Open Educational Resources - also frei verfügbarer Lerninhalte - boomen. Auch Sie stellen Ihre Module online zur freien Verfügung. Wie sind Ihre Erfahrungen und warum war Ihnen das wichtig?

Ein wichtiges Ziel unseres Projekts war es, dass (mit öffentlichen Geldern) erarbeitete Dinge in Nachhinein auch barrierefrei genutzt werden können. Daneben besteht die grundsätzliche Transferstrategie von Pro-DEENLA darin, dass die OER-Lernmodule jeweils aus zwei Teilen (Version für Ausbilder*innen und Version für Auszubildende) bestehen und so konzipiert sind, dass sie unabhängig von der Begleitung durch Pro-DEENLA in den Betrieben eingesetzt werden können. Von daher eignen sich alle Pro-DEENLA-Lernaufgaben sowohl für die temporale Verstetigung in der Berufsbildungspraxis der Partnerbetriebe als auch für den Einsatz in anderen Betrieben der Transport- und Logistikbranche. Unser Handbuch wurde in Deutschland gezielt verbreitet, über Verbände und Fachzeitschriften sowie Bildungsplattformen.

In Ihrem Handbuch finden sich auch englischsprachige Module, die international genutzt werden können. Warum haben Sie auch englischsprachige Module entwickelt?

Nachhaltigkeit ist eine globale Herausforderung und gewinnt auch auf internationaler Ebene in der Berufsbildung zunehmend an Bedeutung. Immer mehr Länder möchten nachhaltiges Denken und Handeln in die berufliche Ausbildung bringen. Die Nachfrage nach so genannten „Green Skills“ steigt also.

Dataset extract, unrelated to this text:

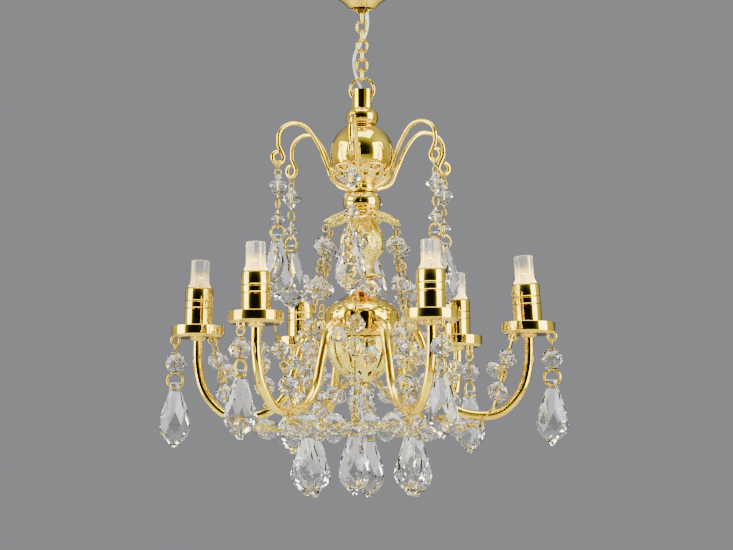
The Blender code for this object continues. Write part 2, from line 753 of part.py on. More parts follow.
def drip_pan(number, bearing):
    """One pan on its arm, with the eye beneath its outer edge."""
    high = PAN_HEIGHT
    wall = PAN_WALL
    bore = ARM_ROD / 2 + FIT_GAP
    profile = [
        (PAN_RADIUS, high),
        (PAN_RADIUS, high * 0.2),
        (PAN_RADIUS * 0.9, 0),
        (bore, 0),
        (bore, wall),
        (PAN_RADIUS * 0.84, wall),
        (PAN_RADIUS * 0.88, high),
    ]
    pan = turned(f"drip_pan_{number}", profile, 16)
    local = (PAN_EYE_RADIAL - ARM_REACH, 0, PAN_EYE_Z - PAN_BOTTOM_Z)
    eye = ring(f"pan_eye_{number}", PAN_EYE_RADIUS, PAN_EYE_WIRE, upright(local), turns=10, sides=4)
    place = Matrix.Rotation(bearing, 4, "Z") @ Matrix.Translation((ARM_REACH, 0, PAN_BOTTOM_Z))
    eye.matrix_world = place
    pan.location = place.translation
    pan.rotation_euler.z = bearing
    return finish(combine(pan, [eye], "UNION", "eye"), GILT)


def candle_tube(number, bearing):
    """One candle tube standing in its pan."""
    edge = CANDLE_RADIUS - CANDLE_CHAMFER
    profile = [
        (edge, CANDLE_HEIGHT),
        (CANDLE_RADIUS, CANDLE_HEIGHT - CANDLE_CHAMFER),
        (CANDLE_RADIUS, 0),
        (CANDLE_BORE, 0),
        (CANDLE_BORE, CANDLE_HEIGHT),
    ]
    candle = turned(f"candle_tube_{number}", profile, SMALL_STEPS)
    candle.location = (ARM_REACH * math.cos(bearing), ARM_REACH * math.sin(bearing), CANDLE_BOTTOM_Z)
    return finish(candle, GILT)


def led_lamp(number, bearing):
    """One flat-topped lamp with its flange resting on the candle."""
    shank = min(LED_RADIUS, CANDLE_BORE - FIT_GAP)
    profile = [
        (0, LED_HEIGHT),
        (LED_RADIUS, LED_HEIGHT),
        (LED_RADIUS, 0.55 * MM),
        (LED_FLANGE, FIT_GAP),
        (shank, FIT_GAP),
        (shank, -LED_SHANK),
        (0, -LED_SHANK),
    ]
    lamp = turned(f"led_lamp_{number}", profile, SMALL_STEPS, closed=False)
    lamp.location = (ARM_REACH * math.cos(bearing), ARM_REACH * math.sin(bearing), CANDLE_TOP_Z)
    return finish(lamp, RESIN)


# Crystal strings


def bead(wire, width, length):
    """(distance along the string, radius) for a bead, from its upper end."""
    return [(0, wire), (0.5 * length, width / 2), (length, wire)]


def drop_stations():
    """(distance, radius) down a flat-topped pear drop."""
    shape = ((0.0, 0.3), (0.35, 0.52), (0.7, 1.0), (0.88, 0.78), (1.0, 0.12))
    return [(down * DROP_LENGTH, wide * DROP_WIDTH / 2) for down, wide in shape]


def hanging_string(name, hook_wire, hook_radius, pieces):
    """A string on a pivot at its own origin: a loop round the hook, then beads down to a drop.

    The origin is the centre of the eye that the loop rides in. pieces are (gap before, stations).
    """
    hook_low = -hook_radius
    loop_top = hook_low + (hook_wire + PIN_WIRE) / 2 + LINK_GAP
    centre = loop_top - STRING_LOOP
    points = []
    for n in range(8):
        turn = math.radians(-45 + 315 * n / 7)
        points.append((0, STRING_LOOP * math.cos(turn), centre + STRING_LOOP * math.sin(turn)))
    radii = [PIN_WIRE / 2] * len(points)
    height = centre - STRING_LOOP
    for space, stations in pieces:
        height -= space
        for down, radius in stations:
            points.append((0, 0, height - down))
            radii.append(radius)
        height -= stations[-1][0]
    return tube(name, points, PIN_WIRE, radii)


def crook_string(number, bearing):
    """Two bicones and a drop under one crook."""
    wire = PIN_WIRE / 2
    pieces = [
        (1.5 * MM, bead(wire, BICONE, BICONE * 0.85)),
        (3.6 * MM, bead(wire, SMALL_BICONE, SMALL_BICONE * 0.85)),
        (1.7 * MM, drop_stations()),
    ]
    string = hanging_string(f"crook_string_{number}", CROOK_WIRE, CROOK_EYE_RADIUS, pieces)
    place = (CROOK_REACH * math.cos(bearing), CROOK_REACH * math.sin(bearing), CROOK_EYE_Z)
    string.parent = pivot(f"crook_pivot_{number}", place, bearing)
    return finish(string, CRYSTAL)


def pan_pendant(number, bearing):
    """A bead and a drop under one pan's outer edge."""
    wire = PIN_WIRE / 2
    pieces = [
        (0.3 * MM, bead(wire, PENDANT_BEAD, PENDANT_BEAD * 0.85)),
        (1.6 * MM, drop_stations()),
    ]
    string = hanging_string(f"pan_pendant_{number}", PAN_EYE_WIRE, PAN_EYE_RADIUS, pieces)
    place = (PAN_EYE_RADIAL * math.cos(bearing), PAN_EYE_RADIAL * math.sin(bearing), PAN_EYE_Z)
    string.parent = pivot(f"pendant_pivot_{number}", place, bearing)
    return finish(string, CRYSTAL)


def at(radius, bearing, height, side=0.0):
    """A point at a radius and bearing, moved side to the left of that bearing."""
    return Vector(
        (
            radius * math.cos(bearing) - side * math.sin(bearing),
            radius * math.sin(bearing) + side * math.cos(bearing),
            height,
        )
    )


def strand(name, corners, beads, wire=PIN_WIRE):
    """A wired strand along straight runs between corners. beads are (share of the length, width)."""
    lengths = [(b - a).length for a, b in zip(corners, corners[1:])]
    total = sum(lengths)

    def place(distance):
        for a, b, length in zip(corners, corners[1:], lengths):
            if distance <= length:
                return a.lerp(b, distance / length)
            distance -= length
        return corners[-1]

    stations = {0.0: wire / 2, total: wire / 2}
    reached = 0.0
    for length in lengths[:-1]:
        reached += length
        stations[reached] = wire / 2
    for share, width in beads:
        first = share * total - width / 2
        stations = {d: r for d, r in stations.items() if not first < d < first + width}
        for down, radius in bead(wire / 2, width, width):
            stations[first + down] = radius
    order = sorted(stations)
    return as_mesh(tube(name, [place(d) for d in order], wire, [stations[d] for d in order], sides=4))


def web_node(n):
    """The knot under crook n that the garland, the swags and a drop share."""
    return at(WEB_NODE_RADIUS, (n + 0.5) * ARM_STEP, TIE_Z)


def garland(n):
    """From a petal's tip, past the bowl, to the knot under it."""
    bearing = (n + 0.5) * ARM_STEP
    top = at(PETAL_TIP_RADIUS - 0.4 * MM, bearing, PETAL_TOP_Z - PETAL_DROOP - PETAL_WALL - STRING_GAP)
    past = at(BOWL_RADIUS + GARLAND_STANDOFF, bearing, PORT_Z)
    beads = ((0.1, GARLAND_BEAD), (0.3, GARLAND_BEAD), (0.515, GARLAND_BEAD), (0.63, GARLAND_BEAD))
    return strand(f"garland_{n + 1}", [top, past, web_node(n)], beads)


def basket_string(n):
    """From the basket's underside out to a knot."""
    bearing = (n + 0.5) * ARM_STEP
    top = at(BASKET_RADIUS * 0.5, bearing, BASKET_BOTTOM_Z - STRING_GAP + 0.35 * MM)
    return strand(f"basket_string_{n + 1}", [top, web_node(n)], ((0.3, PAN_BEAD),))


def swag(n, side):
    """From a knot to the tie under the next arm, sagging a little."""
    arm = n + (side > 0)
    start, end = web_node(n), at(TIE_RADIUS, arm * ARM_STEP, TIE_Z)
    middle = (start + end) / 2 - Vector((0, 0, SWAG_SAG))
    name = f"swag_{n + 1}_{'left' if side > 0 else 'right'}"
    return strand(name, [start, middle, end], ((0.29, SWAG_BEAD), (0.69, SWAG_BEAD)))


def pan_string(n, side):
    """From a pan's inner edge down beside the arm to the tie under it."""
    bearing = n * ARM_STEP
    inner = ARM_REACH - PAN_RADIUS * 0.58
    top = at(inner, bearing, PAN_BOTTOM_Z - STRING_GAP, side * 1.7 * MM)
    beside = at(TIE_RADIUS + 2.6 * MM, bearing, ARM_LOW_Z + 1.6 * MM, side * 2.6 * MM)
    tie = at(TIE_RADIUS, bearing, TIE_Z)
    name = f"pan_string_{n + 1}_{'left' if side > 0 else 'right'}"
    return strand(name, [top, beside, tie], ((0.23, PAN_BEAD), (0.57, GARLAND_BEAD)))


def web_drop(n):
    """The large drop under a knot."""
    node = web_node(n)
    points = [node, node - Vector((0, 0, 0.9 * MM))]
    radii = [PIN_WIRE / 2, PIN_WIRE / 2]
    for down, radius in drop_stations():
        points.append(node - Vector((0, 0, 1.0 * MM + down)))
        radii.append(radius)
    return as_mesh(tube(f"web_drop_{n + 1}", points, PIN_WIRE, radii, sides=6))


def knot(name, place):
    """A small wire knot where strands meet."""
    bpy.ops.mesh.primitive_ico_sphere_add(subdivisions=1, radius=KNOT_RADIUS)
    obj = bpy.context.object
    obj.name = name
    obj.data.transform(Matrix.Translation(place))
    return obj


def crystal_web():
    """Garlands, swags, pan strings, basket strings and bottom drops, wired into one net."""
    strands = []
    for n in range(ARM_COUNT):
        strands.append(knot(f"node_knot_{n + 1}", web_node(n)))
        strands.append(knot(f"tie_knot_{n + 1}", at(TIE_RADIUS, n * ARM_STEP, TIE_Z)))
        strands += [garland(n), basket_string(n), web_drop(n)]
        strands += [swag(n, side) for side in (-1, 1)]
        strands += [pan_string(n, side) for side in (-1, 1)]
    first = strands.pop(0)
    web = bpy.data.objects.new("crystal_web", first.data)
    bpy.data.objects.remove(first)
    PARTS.objects.link(web)
    return finish(combine(web, strands, "UNION", "strands"), CRYSTAL)


def lamp_lead():
    """The twin lead from the stem's head, beside and behind the chain, up into the rose."""
    low = COLLAR_TOP_Z + HEAD_FLOOR + FIT_GAP
    run = HEAD_TOP_Z - STAPLE_Z
    route = [
        (-0.1 * MM, 0.8 * MM, low),
        (-0.15 * MM, 0.8 * MM, COLUMN_PIVOT_Z + 0.4 * MM),
        (-0.3 * MM, 0.75 * MM, HEAD_TOP_Z + 0.3 * MM),
        (-0.95 * MM, 0.85 * MM, RING_Z + RING_RADIUS),
        (-1.45 * MM, 0.75 * MM, STAPLE_Z + run * 0.68),
        (-1.35 * MM, 1.0 * MM, STAPLE_Z + run * 0.52),
        (-0.6 * MM, 1.6 * MM, STAPLE_Z + run * 0.38),
        (0.3 * MM, 1.75 * MM, STAPLE_Z + run * 0.25),
        (0.75 * MM, 1.2 * MM, STAPLE_Z + run * 0.12),
        (0.7 * MM, 0.8 * MM, STAPLE_Z + 0.2 * MM),
        (0.6 * MM, 0.95 * MM, STAPLE_Z + 2.4 * MM),
    ]
    return finish(tube("lamp_lead", smooth_path(route, 2), LEAD_DIAMETER), WHITE_PVC)


def build():
    """Makes every piece."""
    canopy_base()
    canopy_cover()
    for number in range(1, CHAIN_LINKS + 1):
        chain_link(number)
    jump_ring()
    lamp_lead()
    column = pivot("column_pivot", (0, 0, COLUMN_PIVOT_Z))
    pieces = [stem_tube(), collar_bead(), upper_ball(), leaf_cup(), crook_crown(), vase_bead()]
    pieces += [petal_cap(), baluster(), neck_washer(), bowl(), lattice_basket(), finial_eye()]
    for n in range(ARM_COUNT):
        bearing = n * ARM_STEP
        pieces += [candle_arm(n + 1, bearing), drip_pan(n + 1, bearing)]
        pieces += [candle_tube(n + 1, bearing), led_lamp(n + 1, bearing)]
        crook_string(n + 1, bearing + ARM_STEP / 2)
        pan_pendant(n + 1, bearing)
    pieces.append(crystal_web())
    for piece in pieces:
        hang_on(piece, column)


build()
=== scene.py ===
"""Looks for a dolls-house chandelier: gilt metal, wired crystal strings and six small lamps.

Metres, +Z up. The origin is on the ceiling, and the column hangs down the Z axis.
Light arms point at 0, 60, 120... degrees; crooks, petals and garlands stand half way between them.
"""

import json
import logging
import math
import random
from dataclasses import dataclass, field
from enum import Enum
from typing import Callable, Iterable, Sequence, Union

import bmesh
import bpy
from mathutils import Matrix, Vector

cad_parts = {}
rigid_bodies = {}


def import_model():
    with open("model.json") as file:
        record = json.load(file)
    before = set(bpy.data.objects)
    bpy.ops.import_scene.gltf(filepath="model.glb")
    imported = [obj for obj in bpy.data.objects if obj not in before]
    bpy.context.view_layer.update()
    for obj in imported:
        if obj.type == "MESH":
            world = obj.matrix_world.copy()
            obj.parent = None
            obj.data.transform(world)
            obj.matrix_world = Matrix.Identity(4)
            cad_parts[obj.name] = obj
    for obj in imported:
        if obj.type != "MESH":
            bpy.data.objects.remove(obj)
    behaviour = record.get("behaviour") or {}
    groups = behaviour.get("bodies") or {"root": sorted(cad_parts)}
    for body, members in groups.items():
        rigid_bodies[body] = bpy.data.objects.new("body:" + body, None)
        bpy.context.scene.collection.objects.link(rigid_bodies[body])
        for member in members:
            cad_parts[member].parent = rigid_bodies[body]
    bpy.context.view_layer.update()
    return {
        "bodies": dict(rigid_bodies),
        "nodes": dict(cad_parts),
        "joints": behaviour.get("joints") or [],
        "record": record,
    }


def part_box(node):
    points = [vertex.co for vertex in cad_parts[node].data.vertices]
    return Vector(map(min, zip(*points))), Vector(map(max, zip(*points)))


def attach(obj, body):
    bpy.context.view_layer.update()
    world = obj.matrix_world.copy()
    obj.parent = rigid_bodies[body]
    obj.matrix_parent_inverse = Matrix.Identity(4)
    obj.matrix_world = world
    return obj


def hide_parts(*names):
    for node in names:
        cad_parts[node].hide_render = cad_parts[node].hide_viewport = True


LOG = logging.getLogger("chandelier")
MM = 0.001
ARM_COUNT = 6
ARM_STEP = math.tau / ARM_COUNT
HALF_STEP = ARM_STEP / 2

Triple = tuple[float, float, float]
Profile = Sequence[tuple[float, float]]


class Slot(Enum):
    """The record's material slots."""

    GILT = "gilt"
    CANDLE = "candle_gilt"
    CRYSTAL = "crystal"
    LAMP = "lamp_resin"
    LEAD = "lead_pvc"


# ---------------------------------------------------------------- shader maths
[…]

Unser einführendes Modul „Nachhaltige Entwicklung“ ist bereits auf Englisch verfügbar. Die Ergebnisse von Pro-DEENLA können damit auch in der internationalen Berufsbildungszusammenarbeit zum Einsatz kommen. Und das kamen sie auch bereits: Zum einen im Rahmen des BILT-Workshops zum Thema „Nachhaltigkeit in der Berufsbildung“, bei dem im Oktober 2019 neun Institutionen aus acht europäischen Ländern innovative Praktiken und Initiativen präsentierten. Zum anderen haben wir Pro-DEENLA in diesem Jahr auf der virtuellen Konferenz von UNESCO-UNEVOC zum Thema „New Qualifications and Competencies in TVET“ vorgestellt.

Mehr über BILT

Die UNESCO-UNEVOC Konferenz „New Qualifications and Competencies in TVET“ fand vom 1. bis 12. Juni 2020 statt und ist Teil des BILT-Projekts. Mit dem BILT-Projekt geben das Internationale Zentrum für Berufsbildung der UNESCO (UNESCO-UNEVOC) und das BIBB neue Anstöße für das europäische Cluster des UNEVOC-Netzwerks. Vor dem Hintergrund technologischer, umweltbedingter und sozialer Wandlungsprozesse in der Arbeitswelt bietet BILT Gelegenheit zum Peer Learning zu aktuellen Herausforderungen in der Berufsbildung. So entsteht ein aktives europäisches UNEVOC-Cluster, das im ‚Bridging‘-Austausch mit afrikanischen und asiatischen Partnerinstitutionen steht.